United States v. Township of Muskegon, 355 U.S. 484, 78 S.Ct. 483, 2 L.Ed.2d 436 (1957) is quite close to the City of Detroit case. In Muskegon the United States permitted Continental Motors Corporation to use a government owned manufacturing plant where it apparently made goods which were sold to the United States under contract. Muskegon, then, like City of Detroit, involves private corporations going onto government property and there producing goods which are later sold for a profit. Neither is akin to the instant case, where Rockwell is merely performing its contractual obligations on government owned property.

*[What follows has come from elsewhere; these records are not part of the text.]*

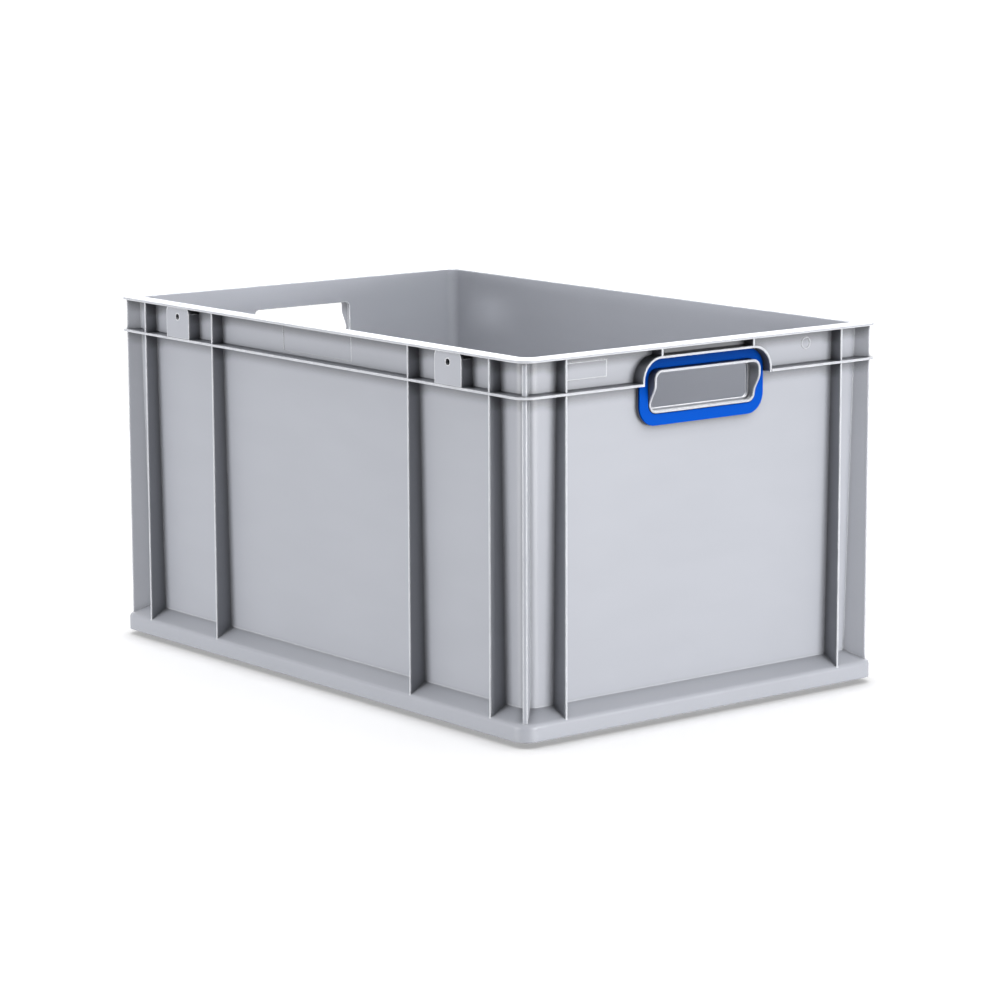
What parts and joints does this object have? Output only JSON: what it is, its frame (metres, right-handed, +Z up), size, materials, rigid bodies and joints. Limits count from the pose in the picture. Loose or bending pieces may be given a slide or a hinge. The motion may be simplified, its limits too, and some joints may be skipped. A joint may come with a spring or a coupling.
{
  "type": "stacking plastic crate",
  "caption": "Open stacking storage crate with drafted ribbed walls, a flat rim, a recessed foot that nests in the crate below and handle holes with clip-on colour frames.",
  "frame": {"origin": "centre of the footprint on the plane that the foot stands on", "axes": "+X along the crate's length towards the right handle, +Y across its width, +Z up towards the open top"},
  "size_m": [0.6, 0.4, 0.32],
  "materials": {
    "crate_plastic": "light grey polypropylene, finely grained mould surface",
    "frame_plastic": "bright blue polypropylene, satin"
  },
  "bodies": {
    "crate": {"crate_body": "crate_plastic"},
    "right_frame": {"handle_frame_right": "frame_plastic"},
    "left_frame": {"handle_frame_left": "frame_plastic"}
  },
  "joints": [
    {"name": "right_frame_clip", "type": "slide", "parent": "crate", "child": "right_frame", "axis": [1, 0, 0], "range_m": [0, 0.012]},
    {"name": "left_frame_clip", "type": "slide", "parent": "crate", "child": "left_frame", "axis": [-1, 0, 0], "range_m": [0, 0.012]}
  ]
}
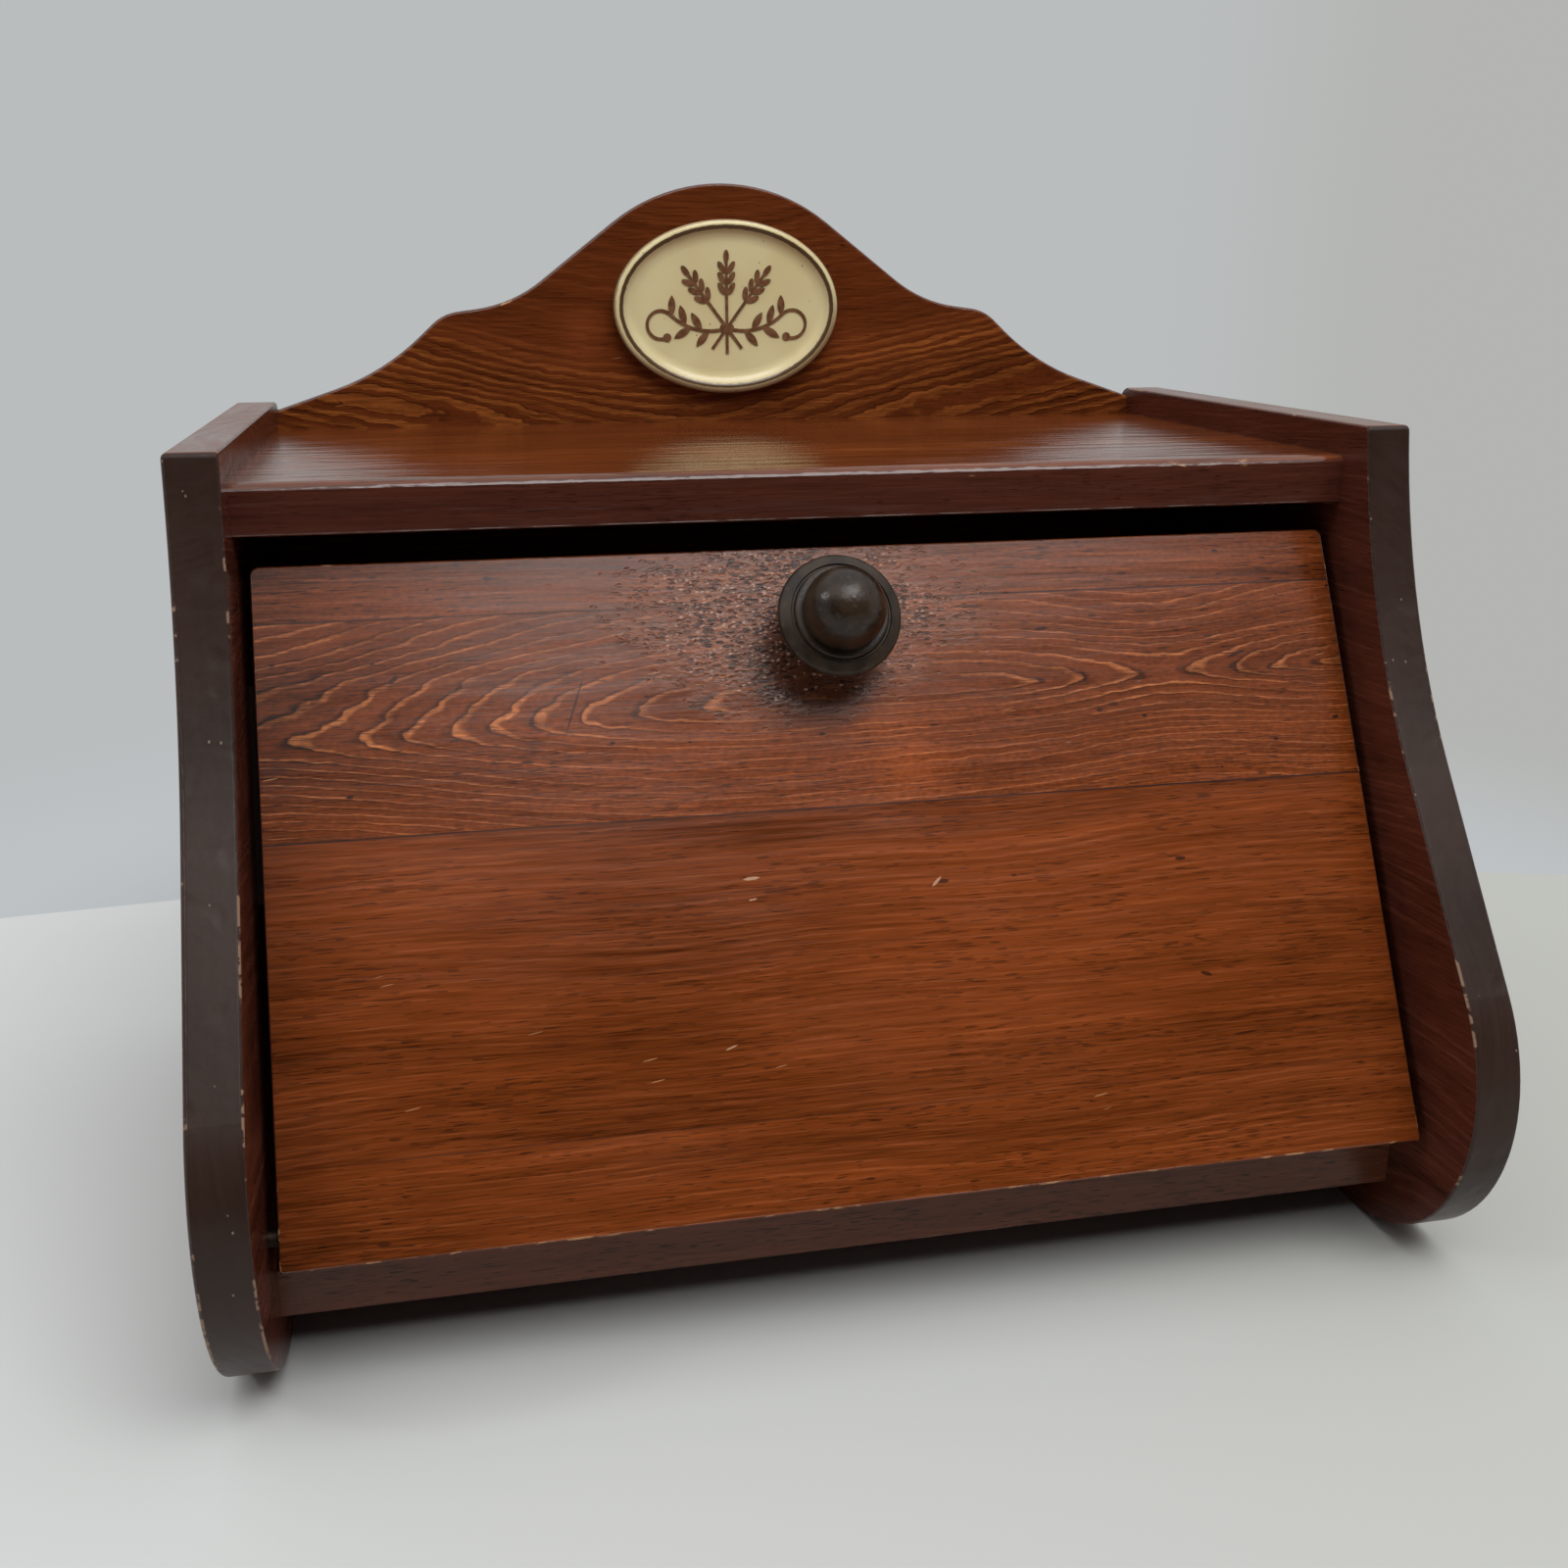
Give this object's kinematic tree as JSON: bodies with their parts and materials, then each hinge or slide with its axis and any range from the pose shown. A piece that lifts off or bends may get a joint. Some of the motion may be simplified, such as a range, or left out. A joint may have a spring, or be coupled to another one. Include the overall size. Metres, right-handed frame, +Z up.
{
  "type": "bread box",
  "caption": "Stained pine bread box with a slanted drop front hinged at its foot, shaped side boards, a top shelf and a curved crest board that carries an oval glazed plaque.",
  "frame": {"origin": "on the table under the middle of the box", "axes": "+X to the right of someone who faces the drop front, +Y to the back, +Z up"},
  "size_m": [0.406, 0.3146, 0.361],
  "materials": {
    "side_boards": "dark brown stain under satin varnish, worn edges",
    "shelf_wood": "red-brown stained pine, satin varnish",
    "bottom_wood": "dark red-brown stain, satin varnish",
    "crest_wood": "orange-brown stained pine, satin varnish",
    "back_wood": "stained pine, matt",
    "door_wood": "orange-brown stained pine, satin varnish, worn round the knob",
    "knob_wood": "turned hardwood, very dark glossy stain",
    "stop_wood": "stained pine, matt",
    "dowel_wood": "plain beech",
    "screw_steel": "zinc plated, dull",
    "pin_steel": "plain steel, dull",
    "brad_steel": "plain steel, dull",
    "plaque_glaze": "cream glazed stoneware with a brown line inside the rim",
    "plaque_brown": "brown glaze, glossy",
    "glue_pad": "hard glue"
  },
  "bodies": {
    "box": {"left_side": "side_boards", "right_side": "side_boards", "top_shelf": "shelf_wood", "bottom_board": "bottom_wood", "crest_board": "crest_wood", "back_board_middle": "back_wood", "back_board_lower": "back_wood", "hinge_pin_left": "pin_steel", "hinge_pin_right": "pin_steel", "door_stop_left": "stop_wood", "door_stop_right": "stop_wood", "stop_brads": "brad_steel", "back_brads": "brad_steel", "shelf_dowels": "dowel_wood", "bottom_dowels": "dowel_wood", "plaque": "plaque_glaze", "plaque_ornament": "plaque_brown", "plaque_glue": "glue_pad"},
    "drop_front": {"door_foot_strip": "door_wood", "door_wide_board": "door_wood", "door_knob_board": "door_wood", "door_head_strip": "door_wood", "knob": "knob_wood", "knob_screw": "screw_steel"}
  },
  "joints": [
    {"name": "drop_front_hinge", "type": "hinge", "parent": "box", "child": "drop_front", "pos_m": [0, -0.12446, 0.05367], "axis": [1, 0, 0], "range_deg": [0, 120]}
  ]
}
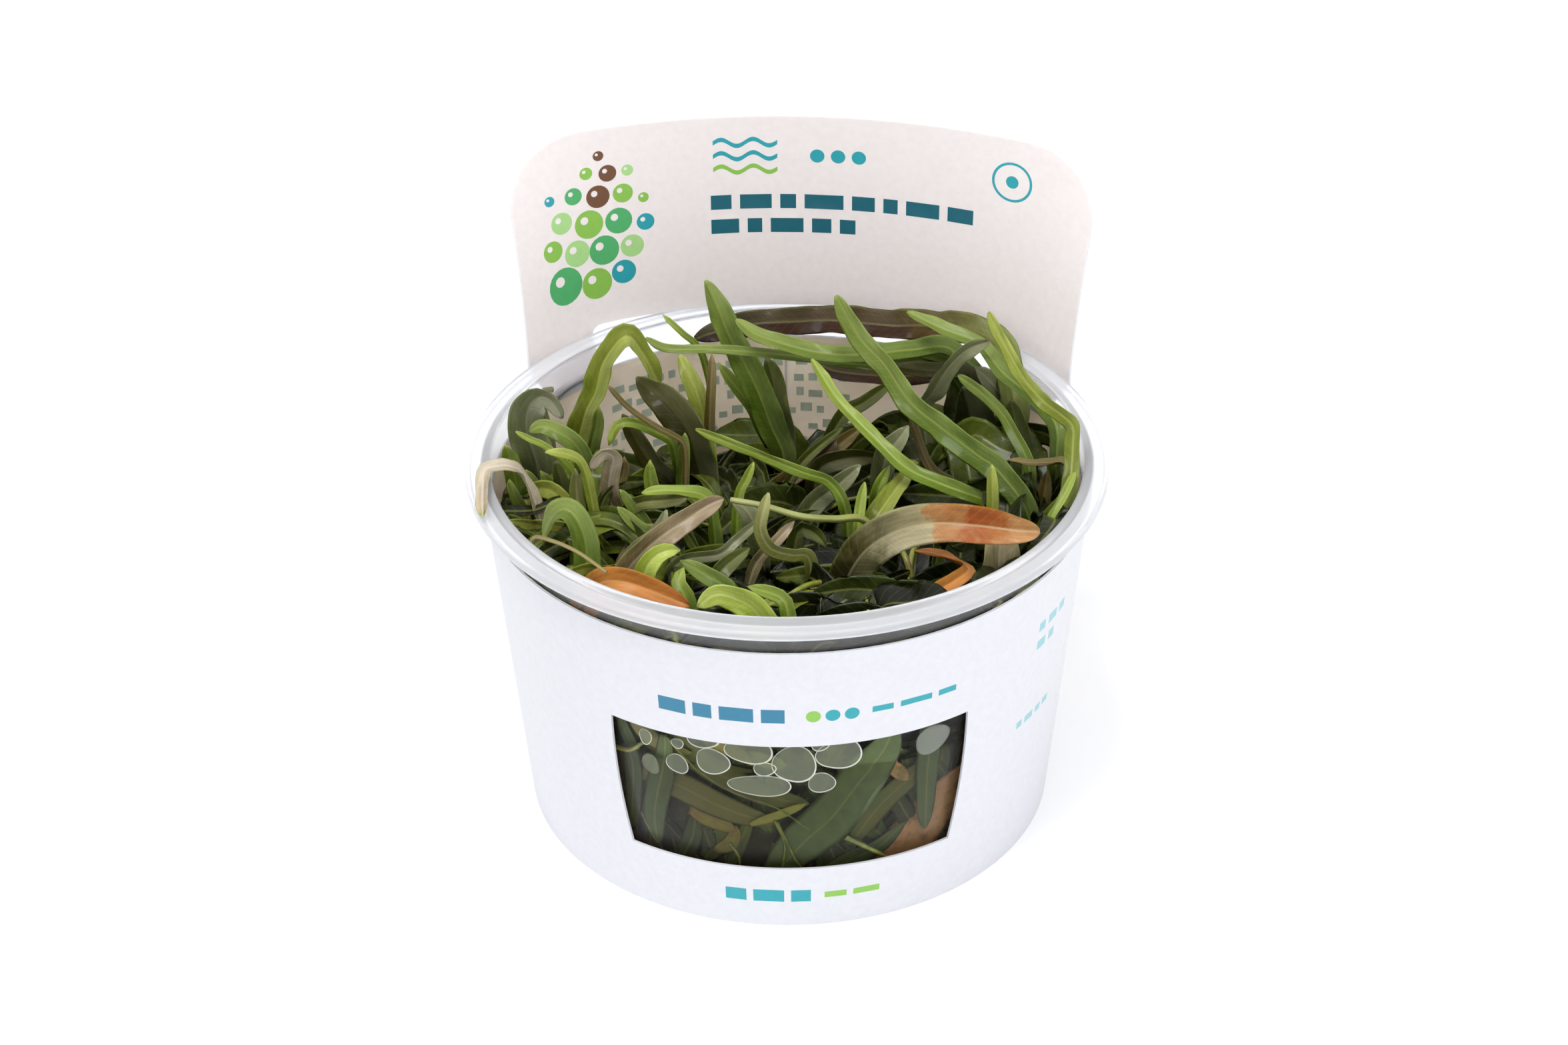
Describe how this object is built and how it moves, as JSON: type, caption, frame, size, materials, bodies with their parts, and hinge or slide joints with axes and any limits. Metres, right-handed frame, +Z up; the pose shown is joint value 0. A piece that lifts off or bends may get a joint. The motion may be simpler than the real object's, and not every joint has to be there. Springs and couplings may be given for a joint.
{
  "type": "aquarium plant in a tissue culture cup",
  "caption": "Narrow-leaved aquarium plant packed in nutrient gel in a clear flanged round cup, with a windowed white card sleeve and a tall rounded card header at the back.",
  "frame": {"origin": "on the table, under the middle of the cup", "axes": "+Z up; the card header stands at +Y; the sleeve's window looks towards -Y"},
  "size_m": [0.1, 0.1, 0.0953],
  "materials": {
    "clear_polypropylene": "clear moulded polypropylene",
    "printed_card": "white coated board, printed",
    "nutrient_gel": "clear wet gel",
    "packed_leaves": "wet crowded leaves and roots",
    "leaf_green": "wet fresh leaf",
    "leaf_bright": "wet young leaf",
    "leaf_yellow_green": "wet ageing leaf",
    "leaf_olive": "wet leaf in shade",
    "leaf_dark": "wet dark leaf",
    "leaf_bronze": "bronze submerged leaf",
    "leaf_brown": "browned leaf",
    "leaf_purple": "thin translucent dying leaf",
    "leaf_beige": "bleached dead leaf",
    "leaf_orange": "orange dying leaf",
    "leaf_grey": "grey waterlogged leaf"
  },
  "bodies": {
    "root": {"cup": "clear_polypropylene", "card_sleeve": "printed_card", "nutrient_gel": "nutrient_gel", "leaf_tangle": "packed_leaves", "leaf_tall_left": "leaf_green", "leaf_bent_left": "leaf_yellow_green", "leaf_thin_curled": "leaf_green", "leaf_back_light": "leaf_green", "leaf_bronze_arch": "leaf_bronze", "leaf_back_dark": "leaf_bronze", "leaf_long_right": "leaf_green", "leaf_narrow_right": "leaf_bright", "leaf_elbow_back": "leaf_green", "leaf_elbow_front": "leaf_yellow_green", "leaf_arching_right": "leaf_green", "leaf_wet_grey": "leaf_grey", "leaf_brown_hanging": "leaf_brown", "leaf_short_right": "leaf_yellow_green", "leaf_olive_centre": "leaf_yellow_green", "leaf_curved_centre": "leaf_bright", "leaf_orange_right": "leaf_orange", "leaf_beige_right": "leaf_beige", "leaf_orange_hook": "leaf_orange", "leaf_orange_left": "leaf_orange", "leaf_pale_front": "leaf_bright", "leaf_purple_folded": "leaf_purple", "stalk_pale": "leaf_yellow_green", "leaf_curl_centre": "leaf_yellow_green", "leaf_grey_wave": "leaf_grey", "leaf_arched_left": "leaf_green", "stalk_straw": "leaf_beige", "leaf_over_rim": "leaf_beige", "leaf_cut_left": "leaf_bright", "leaf_grey_cupped": "leaf_grey", "stalk_curled": "leaf_grey", "leaf_pink_tip": "leaf_purple", "leaf_bright_narrow": "leaf_bright", "leaf_yellow_back": "leaf_yellow_green", "leaf_dark_left": "leaf_dark", "leaf_dark_broad": "leaf_dark", "leaf_veined_left": "leaf_green", "leaf_brown_long": "leaf_brown", "leaf_cluster_arch": "leaf_green", "leaf_cluster_thin": "leaf_bright", "leaf_cluster_flat": "leaf_yellow_green", "leaf_bundle_rim": "leaf_green", "leaf_bundle_back": "leaf_green", "leaf_bundle_inner": "leaf_olive", "leaf_centre_fresh": "leaf_green", "leaf_centre_grey": "leaf_grey", "leaf_centre_veined": "leaf_green", "leaf_centre_flat": "leaf_bright", "leaf_centre_upright": "leaf_bright", "leaf_centre_low": "leaf_green", "leaf_folded_right": "leaf_brown", "leaf_rim_right": "leaf_bright", "leaf_dark_right": "leaf_dark", "leaf_wet_right": "leaf_olive", "leaf_brown_centre": "leaf_brown", "leaf_wet_centre": "leaf_grey"}
  },
  "joints": []
}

Although the continued vitality of United States v. County of Allegheny, 322 U.S. 174, 64 S.Ct. 908, 88 L.Ed. 1209 (1944) has been questioned, it nonetheless approximates the present case. In Allegheny, Mesta Machine Company entered into a contract to manufacture ordnance for the United States. Certain equipment was installed in Mesta's plant at government cost and was to remain the property of the United States. The State of Pennsylvania revised upward Mesta's previously determined assessment for ad valorem taxes by the value of the government furnished and government owned equipment installed in the Mesta plant. The Supreme Court of Pennsylvania upheld the increased tax on Mesta, but the United States Supreme Court reversed. The Supreme Court, in reversing, commented that the "substance of this procedure is to lay an ad valorem general property tax on property owned by the United States." 322 U.S. at 185, 64 S.Ct. at 915. We believe that the "substance" of the present procedure is not to tax Rockwell's "use" of government owned property, but to lay an ad valorem general property tax on property owned by the United States.